LW is significantly faster than SBCL for implicit stacks except for very small depths.

This compares LW using an implicit stack with SBCL using an explicit vector stack. The difference is pretty small now.

This was meant to be the worst-case for both: flattening and a consy stack. But it’s not particularly informative, I think.

The outer reaches: LispWorks with a deep tree

We did one run with the maximum depth set to 10,000 with a step of 500, and maximum breadth set to 1,000 with a step of 100, averaged over 100 iterations instead of 1,000. This is too deep for LW’s stack, but LW allows stack extension, and we wrote what later became this to extend the stack as required. Note that this happens only during the first recursion into the left-hand branch of the tree so has minimal effect on performance. This also used search/explicit-stack/adjb for the vector stack.

As before the implicit stack is much better for LW. This is much more bumpy than LW was for smaller depths, this might have been because the machine did other things while it was running but we don’t think so.

Some conclusions

None of the differences were really large. In particular there’s no enormous advantage from managing the stack yourself.

Consing and the resulting garbage-collection does really seem to be very cheap, especially in LispWorks: the days of long GC pauses are long gone.

We were surprised that LispWorks was fairly reliably faster than SBCL: surprised enough that we ran everything several times to be sure. It’s also interesting how much smoother LW’s performance surface is in most cases.

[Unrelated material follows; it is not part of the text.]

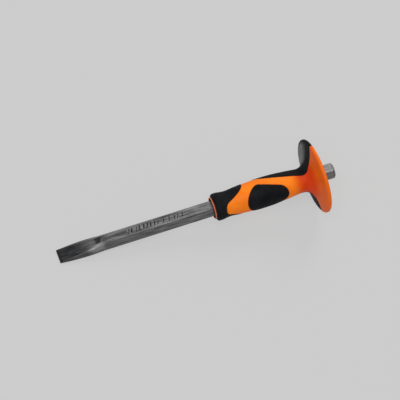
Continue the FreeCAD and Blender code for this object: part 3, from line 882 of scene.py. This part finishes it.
def plastic():
    """Orange moulded plastic with a fine spark texture, painted shade on the guard's front and in the nose,
    darker lines by the soft parts, and a painted highlight on the nose's lip.
    """
    recipe = Recipe("orange_plastic")
    place = recipe.place()
    cloud = recipe.noise(place, 14, 3)
    grain = recipe.noise(place, 0.7, 4, 0.6)
    colour = recipe.mix(recipe.step(cloud, 0.35, 0.65), (0.88, 0.185, 0.006, 1), (0.95, 0.225, 0.01, 1))
    # Painted shade: a deeper red-orange for the guard's front.
    painted_shade = recipe.mix(recipe.step(cloud, 0.35, 0.65), (0.61, 0.042, 0.002, 1), (0.68, 0.054, 0.003, 1))
    colour = recipe.mix(recipe.tint("painted_shade"), colour, painted_shade)
    # Painted highlight: a paler pink on the nose's rolled lip.
    colour = recipe.mix(recipe.times(recipe.tint("lip"), 0.75), colour, (0.55, 0.17, 0.14, 1))
    # Painted shade in the nose, and darker lines along the soft parts' edges.
    shade_and_seam = recipe.times(recipe.tint("shade_and_seam"), recipe.step(recipe.noise(place, 2.5), 0.3, 0.6, 0.7, 1.0))
    colour = recipe.mix(shade_and_seam, colour, (0.09, 0.013, 0.004, 1))
    rub = recipe.noise(recipe.place((0.25, 1, 1)), 1.6, 5, 0.65)
    roughness = recipe.plus(recipe.step(cloud, 0.3, 0.7, 0.44, 0.54), recipe.step(rub, 0.55, 0.75, 0, 0.12))
    recipe.bump(recipe.plus(grain, recipe.times(cloud, 2.0)), 0.03)
    return recipe.finish(colour, roughness, Specular_IOR_Level=0.12)


def rubber():
    """Black soft grip: matt, finely grained, with a painted grey sheen on the guard's front."""
    recipe = Recipe("black_rubber")
    place = recipe.place()
    cloud = recipe.noise(place, 9, 3)
    grain = recipe.noise(place, 0.55, 3, 0.6)
    colour = recipe.mix(recipe.step(cloud, 0.3, 0.7), (0.003, 0.0033, 0.0045, 1), (0.007, 0.0075, 0.009, 1))
    # A streaked painted grey sheen over the middle of the guard's soft front.
    rub = recipe.step(recipe.noise(recipe.place((1, 0.5, 0.5)), 3.2, 6, 0.7), 0.34, 0.62, 0.55, 1.0)
    colour = recipe.mix(recipe.times(recipe.tint("painted_sheen"), rub), colour, (0.25, 0.252, 0.256, 1))
    roughness = recipe.step(recipe.noise(place, 4, 4), 0.3, 0.7, 0.6, 0.72)
    recipe.bump(recipe.plus(grain, recipe.times(cloud, 1.5)), 0.05)
    return recipe.finish(colour, roughness, Specular_IOR_Level=0.1)


def steel():
    """Dark forged and drawn steel: lengthwise streaks, a darker blade, painted shade and painted
    highlights.
    """
    recipe = Recipe("forged_steel")
    place = recipe.place()
    along = recipe.node("SeparateXYZ", place).outputs["X"]
    drawn = recipe.noise(recipe.place((0.05, 1, 1)), 1.3, 6, 0.65)
    cloud = recipe.noise(recipe.place((0.4, 1, 1)), 5, 4, 0.6)
    grit = recipe.noise(place, 0.8, 5, 0.7)
    colour = recipe.mix(recipe.step(drawn, 0.35, 0.68), (0.085, 0.085, 0.088, 1), (0.265, 0.265, 0.269, 1))
    colour = recipe.mix(recipe.step(cloud, 0.5, 0.72, 0, 0.55), colour, (0.1, 0.1, 0.104, 1))
    # A darker blade, run-out and chamfer, and painted shade in the hollow and inside the nose.
    dark_tone_and_shade = recipe.times(recipe.tint("dark_tone_and_shade"), recipe.step(cloud, 0.25, 0.6, 1, 0.8))
    colour = recipe.mix(dark_tone_and_shade, colour, (0.029, 0.03, 0.032, 1))
    # Painted highlights, and the lighter bare steel of the struck end, both streaked.
    highlight_and_bare = recipe.plus(recipe.tint("painted_highlight"), recipe.step(along, 288, 292, 0.0, 0.18))
    highlight_and_bare = recipe.times(highlight_and_bare, recipe.step(drawn, 0.3, 0.6, 0.6, 1))
    colour = recipe.mix(highlight_and_bare, colour, (0.5, 0.49, 0.485, 1))
    # Painted shade in the pressed strokes, darker where they are deeper.
    colour = recipe.mix(recipe.tint("stamped"), colour, (0.03, 0.03, 0.032, 1))
    roughness = recipe.plus(recipe.step(drawn, 0.3, 0.7, 0.34, 0.5), recipe.step(grit, 0.5, 0.8, 0, 0.12))
    recipe.bump(recipe.plus(drawn, recipe.times(grit, 0.5)), 0.06)
    return recipe.finish(colour, roughness, Metallic=0.9)


def floor_material():
    """Pale studio floor that glows a little, so that shadows on it stay faint."""
    recipe = Recipe("pale_floor")
    cloud = recipe.node("TexNoise")
    recipe.feed(cloud.inputs["Scale"], 8.0)
    colour = recipe.mix(cloud.outputs["Fac"], (0.09, 0.09, 0.09, 1), (0.1, 0.1, 0.1, 1))
    return recipe.finish(colour, 0.9, Specular_IOR_Level=0.0,
                         Emission_Color=(1, 1, 1, 1), Emission_Strength=0.5)


# ---------------------------------------------------------------- floor, light and camera

def make_floor():
    mesh = bpy.data.meshes.new("floor")
    reach = 6.0
    mesh.from_pydata([(-reach, -reach, 0), (reach, -reach, 0), (reach, reach, 0), (-reach, reach, 0)],
                     [], [(0, 1, 2, 3)])
    mesh.materials.append(floor_material())
    floor = bpy.data.objects.new("floor", mesh)
    bpy.context.scene.collection.objects.link(floor)


def add_light(name, place, aim, size, power, colour=(1, 1, 1)):
    light = bpy.data.lights.new(name, "AREA")
    light.shape = "DISK"
    light.size = size
    light.energy = power
    light.color = colour
    item = bpy.data.objects.new(name, light)
    item.location = place
    item.rotation_euler = (Vector(aim) - Vector(place)).to_track_quat("-Z", "Y").to_euler()
    bpy.context.scene.collection.objects.link(item)


def make_camera():
    """Looks at the finger side, the blade end a little nearer and the bar climbing to the right."""
    lean_in = math.radians(9.5)
    climb = math.radians(17.47)
    face_turn = math.radians(26)
    toward = math.cos(face_turn) * BROAD - math.sin(face_turn) * SIDE
    above = math.sin(face_turn) * BROAD + math.cos(face_turn) * SIDE
    back = math.cos(lean_in) * toward - math.sin(lean_in) * AXIS
    along = math.cos(lean_in) * AXIS + math.sin(lean_in) * toward
    right = math.cos(climb) * along - math.sin(climb) * above
    up = math.sin(climb) * along + math.cos(climb) * above
    aim_along, aim_above, distance = 159.7, 12.1, 3.0
    aim = EDGE + (AXIS * aim_along + above * aim_above) * MM
    data = bpy.data.cameras.new("camera")
    view_width = 0.4172
    data.sensor_width = 36
    data.lens = 36 * distance / view_width
    data.clip_end = 50
    camera = bpy.data.objects.new("camera", data)
    turn = Matrix((right, up, back)).transposed().to_4x4()
    camera.matrix_world = Matrix.Translation(Vector(aim + back * distance)) @ turn
    bpy.context.scene.collection.objects.link(camera)
    bpy.context.scene.camera = camera


def make_light():
    """A pale room with a darker ceiling, a wide key from above and a low fill from the front."""
    world = bpy.data.worlds.new("studio")
    world.use_nodes = True
    tree = world.node_tree
    direction = tree.nodes.new("ShaderNodeTexCoord")
    height = tree.nodes.new("ShaderNodeSeparateXYZ")
    fade = tree.nodes.new("ShaderNodeMapRange")
    fade.interpolation_type = "SMOOTHSTEP"
    for name, value in (("From Min", 0.05), ("From Max", 0.75), ("To Min", 0.6), ("To Max", 0.22)):
        fade.inputs[name].default_value = value
    tree.links.new(direction.outputs["Generated"], height.inputs["Vector"])
    tree.links.new(height.outputs["Z"], fade.inputs["Value"])
    tree.links.new(fade.outputs["Result"], tree.nodes["Background"].inputs["Strength"])
    tree.nodes["Background"].inputs["Color"].default_value = (1, 1, 1, 1)
    bpy.context.scene.world = world
    add_light("key", (1.5, 1.6, 2.2), (0, 0, 0), 1.6, 46)
    add_light("fill", (-0.75, -0.8, 2.6), (0, 0, 0), 1.6, 46)
    bpy.context.scene.view_settings.view_transform = "Standard"


make_bar(steel())
make_core(plastic())
rubber_material = rubber()
make_oval(rubber_material)
make_collar(rubber_material)
make_back(rubber_material)
make_floor()
make_light()
make_camera()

It is possible that our implementations just suck, of course.

Mostly it’s just some pretty pictures.

1. All of the functions should be portable CL. Some of the mechanism for expressing dependencies and loading things is not. However it should be easy for anyone to run this if they wish to.

2. Getting the bilinear interpolation right took longer than anything else, and perhaps longer than everything else put together.